Assuming, then, that the proportion of the amount shown to have been expended in the renewal of these cars was $80 per car, and the rest in ordinary repairs of the kind contemplated by the contract, and deducting from the claims as made for the entire number of the cars, to-wit, $19,695, the estimated cost of reconstruction, as certified to by Huidekoper, $13,920, there remains the sum of $5,775, representing ordinary repairs, and to that extent we approve the decree of the court below in allowing for repairs.
The final matter of contention is the allowance of interest. We think the court below was plainly right in rejecting the car company's claim for interest based upon the statute of Illinois, prescribing interest at the rate of six percent per annum for moneys after they become due on "any bond, bill, promissory note, or other instrument of writing." But the learned judge was of opinion that some allowance of interest should be made, because of what he deems to have been a vexatious and unreasonable delay in the payment of what was justly due the car company. As against this view of the case, it is urged that the delay was occasioned by resisting demands made by the car company, which the result of the litigation shows were excessive, if not extortionate.
We cannot agree that a penalty in the name of interest should be inflicted upon the owners of the mortgage lien for resisting claims which we have disallowed.
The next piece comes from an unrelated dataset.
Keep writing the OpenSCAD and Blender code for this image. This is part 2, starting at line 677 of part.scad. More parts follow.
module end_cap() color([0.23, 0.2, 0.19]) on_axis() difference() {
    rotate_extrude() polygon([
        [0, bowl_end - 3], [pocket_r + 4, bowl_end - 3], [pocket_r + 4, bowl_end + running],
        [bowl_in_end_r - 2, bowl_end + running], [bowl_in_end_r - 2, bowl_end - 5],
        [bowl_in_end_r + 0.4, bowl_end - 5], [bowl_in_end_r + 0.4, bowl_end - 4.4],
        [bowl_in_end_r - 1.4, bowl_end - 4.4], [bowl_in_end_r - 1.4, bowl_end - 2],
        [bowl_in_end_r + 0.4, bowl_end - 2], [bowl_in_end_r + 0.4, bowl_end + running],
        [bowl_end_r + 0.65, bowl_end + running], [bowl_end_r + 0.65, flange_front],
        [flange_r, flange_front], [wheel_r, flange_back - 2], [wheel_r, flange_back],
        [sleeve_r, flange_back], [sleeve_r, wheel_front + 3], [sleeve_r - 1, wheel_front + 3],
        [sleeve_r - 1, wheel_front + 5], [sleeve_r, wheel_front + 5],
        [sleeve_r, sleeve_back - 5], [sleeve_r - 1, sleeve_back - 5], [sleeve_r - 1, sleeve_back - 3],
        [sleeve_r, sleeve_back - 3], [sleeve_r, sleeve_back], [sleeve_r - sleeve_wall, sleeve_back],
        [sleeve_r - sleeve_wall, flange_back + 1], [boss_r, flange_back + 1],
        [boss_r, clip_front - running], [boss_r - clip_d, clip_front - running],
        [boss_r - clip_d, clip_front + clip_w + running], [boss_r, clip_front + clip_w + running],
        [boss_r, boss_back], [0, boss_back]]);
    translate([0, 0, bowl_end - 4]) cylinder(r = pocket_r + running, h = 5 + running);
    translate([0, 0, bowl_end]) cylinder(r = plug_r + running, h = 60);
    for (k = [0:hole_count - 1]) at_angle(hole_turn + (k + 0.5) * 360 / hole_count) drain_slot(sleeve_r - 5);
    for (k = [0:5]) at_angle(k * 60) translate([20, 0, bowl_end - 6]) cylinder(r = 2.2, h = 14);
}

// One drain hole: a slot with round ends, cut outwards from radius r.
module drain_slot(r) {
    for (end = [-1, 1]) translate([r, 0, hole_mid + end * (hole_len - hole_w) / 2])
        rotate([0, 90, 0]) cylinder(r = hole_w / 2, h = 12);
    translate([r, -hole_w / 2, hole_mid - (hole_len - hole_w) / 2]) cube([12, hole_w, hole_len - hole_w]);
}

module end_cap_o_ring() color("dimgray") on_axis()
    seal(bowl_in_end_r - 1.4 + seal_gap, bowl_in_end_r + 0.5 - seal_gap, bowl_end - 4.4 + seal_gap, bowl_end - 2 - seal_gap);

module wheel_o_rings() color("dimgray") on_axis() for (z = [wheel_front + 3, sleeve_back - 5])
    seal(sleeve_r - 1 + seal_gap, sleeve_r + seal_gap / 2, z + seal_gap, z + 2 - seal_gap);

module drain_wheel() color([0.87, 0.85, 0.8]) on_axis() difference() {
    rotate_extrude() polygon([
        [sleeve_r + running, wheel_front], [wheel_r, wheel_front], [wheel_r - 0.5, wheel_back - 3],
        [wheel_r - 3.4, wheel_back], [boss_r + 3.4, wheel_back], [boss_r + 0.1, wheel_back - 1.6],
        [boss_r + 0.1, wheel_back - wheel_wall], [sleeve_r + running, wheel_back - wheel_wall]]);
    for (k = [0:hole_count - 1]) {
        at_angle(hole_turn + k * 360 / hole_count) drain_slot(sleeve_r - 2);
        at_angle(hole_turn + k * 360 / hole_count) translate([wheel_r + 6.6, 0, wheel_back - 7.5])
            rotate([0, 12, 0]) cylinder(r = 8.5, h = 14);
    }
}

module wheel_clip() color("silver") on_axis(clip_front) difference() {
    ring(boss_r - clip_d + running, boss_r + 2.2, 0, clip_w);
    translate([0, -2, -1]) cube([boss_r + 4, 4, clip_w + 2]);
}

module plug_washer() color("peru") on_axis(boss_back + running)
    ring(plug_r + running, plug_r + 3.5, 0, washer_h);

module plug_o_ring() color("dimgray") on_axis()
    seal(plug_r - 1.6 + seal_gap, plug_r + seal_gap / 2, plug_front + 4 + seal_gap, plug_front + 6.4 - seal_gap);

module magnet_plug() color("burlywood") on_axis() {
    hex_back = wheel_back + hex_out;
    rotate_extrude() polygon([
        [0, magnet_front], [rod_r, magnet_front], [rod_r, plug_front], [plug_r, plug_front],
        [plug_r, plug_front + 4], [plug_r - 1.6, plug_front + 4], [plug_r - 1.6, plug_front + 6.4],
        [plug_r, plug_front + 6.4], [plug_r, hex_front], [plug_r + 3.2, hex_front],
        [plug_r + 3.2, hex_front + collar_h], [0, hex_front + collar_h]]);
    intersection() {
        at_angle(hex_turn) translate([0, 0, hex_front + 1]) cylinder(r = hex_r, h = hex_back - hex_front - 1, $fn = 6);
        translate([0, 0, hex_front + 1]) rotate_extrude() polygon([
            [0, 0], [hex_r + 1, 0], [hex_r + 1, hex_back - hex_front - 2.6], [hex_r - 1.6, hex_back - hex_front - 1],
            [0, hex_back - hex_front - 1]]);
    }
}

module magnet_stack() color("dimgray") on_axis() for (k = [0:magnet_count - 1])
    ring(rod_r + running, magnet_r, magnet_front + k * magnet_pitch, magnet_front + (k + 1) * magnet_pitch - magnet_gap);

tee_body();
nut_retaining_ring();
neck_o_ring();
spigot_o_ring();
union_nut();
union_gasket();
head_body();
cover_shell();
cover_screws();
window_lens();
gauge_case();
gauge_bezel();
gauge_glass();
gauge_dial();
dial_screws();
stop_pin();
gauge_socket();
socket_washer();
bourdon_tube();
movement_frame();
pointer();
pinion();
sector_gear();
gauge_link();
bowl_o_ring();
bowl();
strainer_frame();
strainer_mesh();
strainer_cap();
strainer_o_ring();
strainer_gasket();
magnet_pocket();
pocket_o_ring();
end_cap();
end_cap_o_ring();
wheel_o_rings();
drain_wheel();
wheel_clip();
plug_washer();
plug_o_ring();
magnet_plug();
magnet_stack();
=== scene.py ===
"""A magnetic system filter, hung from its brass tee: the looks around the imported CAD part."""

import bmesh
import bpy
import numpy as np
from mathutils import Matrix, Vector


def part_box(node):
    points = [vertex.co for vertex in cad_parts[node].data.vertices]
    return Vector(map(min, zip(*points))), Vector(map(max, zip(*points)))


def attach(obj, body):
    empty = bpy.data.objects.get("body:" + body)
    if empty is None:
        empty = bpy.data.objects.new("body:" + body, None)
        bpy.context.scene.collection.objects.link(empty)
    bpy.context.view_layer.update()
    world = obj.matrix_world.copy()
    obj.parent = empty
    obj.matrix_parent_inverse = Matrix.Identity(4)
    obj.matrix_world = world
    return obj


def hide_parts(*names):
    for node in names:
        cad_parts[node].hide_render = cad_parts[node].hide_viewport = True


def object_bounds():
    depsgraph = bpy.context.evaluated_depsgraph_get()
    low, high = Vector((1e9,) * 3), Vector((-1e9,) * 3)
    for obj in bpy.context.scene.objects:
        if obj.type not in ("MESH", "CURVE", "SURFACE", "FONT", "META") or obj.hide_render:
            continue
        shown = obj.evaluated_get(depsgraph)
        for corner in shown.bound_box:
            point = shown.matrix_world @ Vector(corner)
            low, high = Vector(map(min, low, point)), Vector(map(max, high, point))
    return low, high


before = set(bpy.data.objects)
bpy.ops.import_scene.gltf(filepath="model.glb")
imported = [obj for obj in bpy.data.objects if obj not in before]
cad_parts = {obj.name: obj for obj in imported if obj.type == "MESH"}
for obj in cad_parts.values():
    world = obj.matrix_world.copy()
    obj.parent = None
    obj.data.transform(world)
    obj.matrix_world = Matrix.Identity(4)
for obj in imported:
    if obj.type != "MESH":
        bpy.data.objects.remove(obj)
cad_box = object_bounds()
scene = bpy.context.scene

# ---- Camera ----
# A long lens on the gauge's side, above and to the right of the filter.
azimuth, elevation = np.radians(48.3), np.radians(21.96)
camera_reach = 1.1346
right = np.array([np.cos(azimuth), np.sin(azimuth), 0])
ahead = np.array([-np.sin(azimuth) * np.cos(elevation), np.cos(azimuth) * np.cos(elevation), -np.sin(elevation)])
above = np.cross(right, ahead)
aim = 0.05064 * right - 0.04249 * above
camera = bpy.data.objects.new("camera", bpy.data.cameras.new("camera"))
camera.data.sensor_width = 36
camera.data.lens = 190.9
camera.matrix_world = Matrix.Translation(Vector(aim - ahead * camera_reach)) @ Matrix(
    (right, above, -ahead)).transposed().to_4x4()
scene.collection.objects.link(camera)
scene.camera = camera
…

As a general rule, after property of an insolvent passes into the hands of a receiver or of an assignee in insolvency, interest is not allowed on
the claims against the funds. The delay in distribution is the act of the law; it is a necessary incident to the settlement of the estate. Williams v. Bank, 4 Met. 323; Thomas v. Minot, 10 Gray 263. We see no reason in departing from this rule in a case like the present, where such a claim would be paid out of moneys that fall far short of paying the mortgage debt.
We therefore reverse the decree of the court below in the particulars hereinbefore mentioned, and remand the record, with directions to modify the decree in accordance with this opinion.